┏━━

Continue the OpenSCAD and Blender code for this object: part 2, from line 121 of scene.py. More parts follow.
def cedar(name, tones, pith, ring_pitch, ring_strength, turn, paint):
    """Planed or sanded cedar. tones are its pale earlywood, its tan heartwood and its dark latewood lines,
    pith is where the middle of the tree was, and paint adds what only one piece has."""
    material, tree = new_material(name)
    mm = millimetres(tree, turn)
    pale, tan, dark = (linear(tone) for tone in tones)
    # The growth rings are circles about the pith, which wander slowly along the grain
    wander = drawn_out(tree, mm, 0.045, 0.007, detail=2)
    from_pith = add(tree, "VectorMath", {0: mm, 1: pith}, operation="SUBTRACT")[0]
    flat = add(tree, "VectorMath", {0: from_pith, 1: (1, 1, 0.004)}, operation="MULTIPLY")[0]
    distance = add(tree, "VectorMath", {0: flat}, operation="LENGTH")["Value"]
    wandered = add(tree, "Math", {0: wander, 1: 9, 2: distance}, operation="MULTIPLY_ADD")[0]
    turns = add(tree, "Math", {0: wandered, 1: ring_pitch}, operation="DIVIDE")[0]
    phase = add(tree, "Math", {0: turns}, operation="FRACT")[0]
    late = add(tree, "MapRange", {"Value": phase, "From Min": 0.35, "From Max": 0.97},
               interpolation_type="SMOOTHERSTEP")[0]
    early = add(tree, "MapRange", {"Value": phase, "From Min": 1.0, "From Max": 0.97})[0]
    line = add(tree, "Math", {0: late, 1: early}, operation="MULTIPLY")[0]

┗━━
┏━━

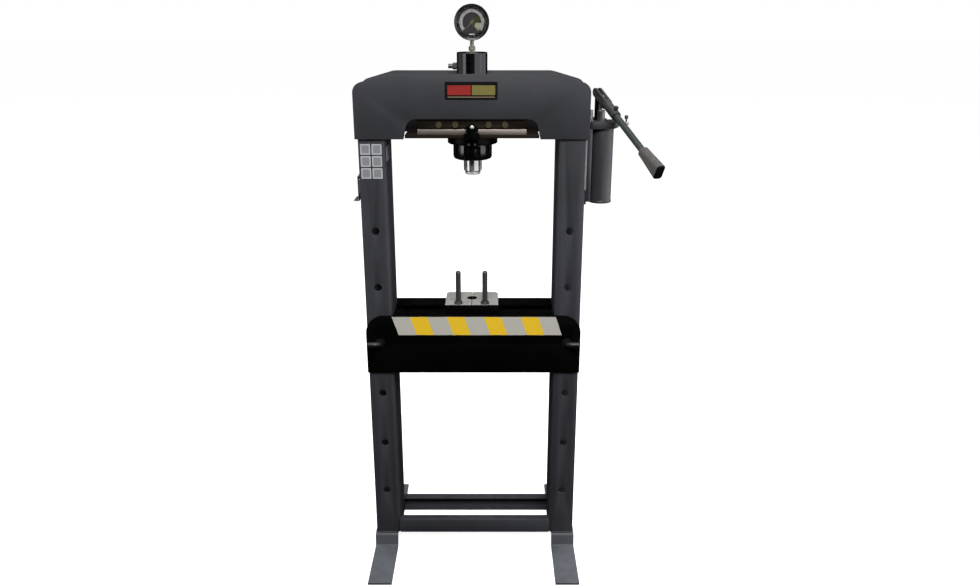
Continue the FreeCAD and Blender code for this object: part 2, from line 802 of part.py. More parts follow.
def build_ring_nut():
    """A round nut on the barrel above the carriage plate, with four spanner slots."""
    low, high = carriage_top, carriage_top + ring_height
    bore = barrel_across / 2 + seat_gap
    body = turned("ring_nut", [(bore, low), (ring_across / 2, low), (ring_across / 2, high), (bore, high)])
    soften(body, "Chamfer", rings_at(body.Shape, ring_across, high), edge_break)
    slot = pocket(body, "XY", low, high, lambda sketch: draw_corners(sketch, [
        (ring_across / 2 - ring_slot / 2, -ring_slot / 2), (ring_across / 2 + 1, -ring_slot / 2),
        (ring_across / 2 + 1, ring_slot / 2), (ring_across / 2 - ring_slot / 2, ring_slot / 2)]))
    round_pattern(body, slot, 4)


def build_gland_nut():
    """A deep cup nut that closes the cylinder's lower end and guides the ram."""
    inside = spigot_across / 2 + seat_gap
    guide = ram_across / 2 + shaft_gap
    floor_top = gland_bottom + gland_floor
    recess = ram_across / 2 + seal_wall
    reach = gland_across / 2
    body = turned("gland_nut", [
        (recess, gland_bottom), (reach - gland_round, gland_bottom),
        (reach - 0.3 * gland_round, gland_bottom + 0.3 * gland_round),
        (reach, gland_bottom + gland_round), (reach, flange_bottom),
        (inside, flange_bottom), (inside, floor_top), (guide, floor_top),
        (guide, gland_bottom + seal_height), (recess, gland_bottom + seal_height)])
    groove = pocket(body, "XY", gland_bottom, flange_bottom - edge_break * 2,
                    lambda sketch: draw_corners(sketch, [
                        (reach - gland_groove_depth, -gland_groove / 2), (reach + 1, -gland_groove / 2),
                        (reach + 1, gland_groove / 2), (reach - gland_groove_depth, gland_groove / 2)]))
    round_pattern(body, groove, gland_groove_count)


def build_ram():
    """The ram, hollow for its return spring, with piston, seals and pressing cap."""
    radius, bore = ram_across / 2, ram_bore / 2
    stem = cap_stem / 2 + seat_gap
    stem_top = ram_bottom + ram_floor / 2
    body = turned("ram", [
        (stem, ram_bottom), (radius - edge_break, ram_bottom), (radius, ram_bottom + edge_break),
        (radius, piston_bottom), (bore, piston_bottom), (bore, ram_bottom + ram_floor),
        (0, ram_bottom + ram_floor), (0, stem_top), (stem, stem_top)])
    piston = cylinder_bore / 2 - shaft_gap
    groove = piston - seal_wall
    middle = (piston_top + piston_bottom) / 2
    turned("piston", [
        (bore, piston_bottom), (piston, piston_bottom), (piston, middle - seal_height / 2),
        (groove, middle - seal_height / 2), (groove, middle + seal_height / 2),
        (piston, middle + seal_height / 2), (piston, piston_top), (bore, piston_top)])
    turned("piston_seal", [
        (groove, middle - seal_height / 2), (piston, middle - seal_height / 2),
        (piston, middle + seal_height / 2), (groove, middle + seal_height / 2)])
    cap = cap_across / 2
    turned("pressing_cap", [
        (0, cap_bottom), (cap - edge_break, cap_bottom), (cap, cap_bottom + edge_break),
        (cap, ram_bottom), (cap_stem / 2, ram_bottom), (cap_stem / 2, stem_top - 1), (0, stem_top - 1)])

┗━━

§ **Stated task**
Your task is to repeat exactly the lines from the one that contains "Continue the FreeCAD" through the one that contains "round_pattern(body, groove, gland_groove_count)", with both end lines included.

§ **Response**
Continue the FreeCAD and Blender code for this object: part 2, from line 802 of part.py. More parts follow.
def build_ring_nut():
    """A round nut on the barrel above the carriage plate, with four spanner slots."""
    low, high = carriage_top, carriage_top + ring_height
    bore = barrel_across / 2 + seat_gap
    body = turned("ring_nut", [(bore, low), (ring_across / 2, low), (ring_across / 2, high), (bore, high)])
    soften(body, "Chamfer", rings_at(body.Shape, ring_across, high), edge_break)
    slot = pocket(body, "XY", low, high, lambda sketch: draw_corners(sketch, [
        (ring_across / 2 - ring_slot / 2, -ring_slot / 2), (ring_across / 2 + 1, -ring_slot / 2),
        (ring_across / 2 + 1, ring_slot / 2), (ring_across / 2 - ring_slot / 2, ring_slot / 2)]))
    round_pattern(body, slot, 4)


def build_gland_nut():
    """A deep cup nut that closes the cylinder's lower end and guides the ram."""
    inside = spigot_across / 2 + seat_gap
    guide = ram_across / 2 + shaft_gap
    floor_top = gland_bottom + gland_floor
    recess = ram_across / 2 + seal_wall
    reach = gland_across / 2
    body = turned("gland_nut", [
        (recess, gland_bottom), (reach - gland_round, gland_bottom),
        (reach - 0.3 * gland_round, gland_bottom + 0.3 * gland_round),
        (reach, gland_bottom + gland_round), (reach, flange_bottom),
        (inside, flange_bottom), (inside, floor_top), (guide, floor_top),
        (guide, gland_bottom + seal_height), (recess, gland_bottom + seal_height)])
    groove = pocket(body, "XY", gland_bottom, flange_bottom - edge_break * 2,
                    lambda sketch: draw_corners(sketch, [
                        (reach - gland_groove_depth, -gland_groove / 2), (reach + 1, -gland_groove / 2),
                        (reach + 1, gland_groove / 2), (reach - gland_groove_depth, gland_groove / 2)]))
    round_pattern(body, groove, gland_groove_count)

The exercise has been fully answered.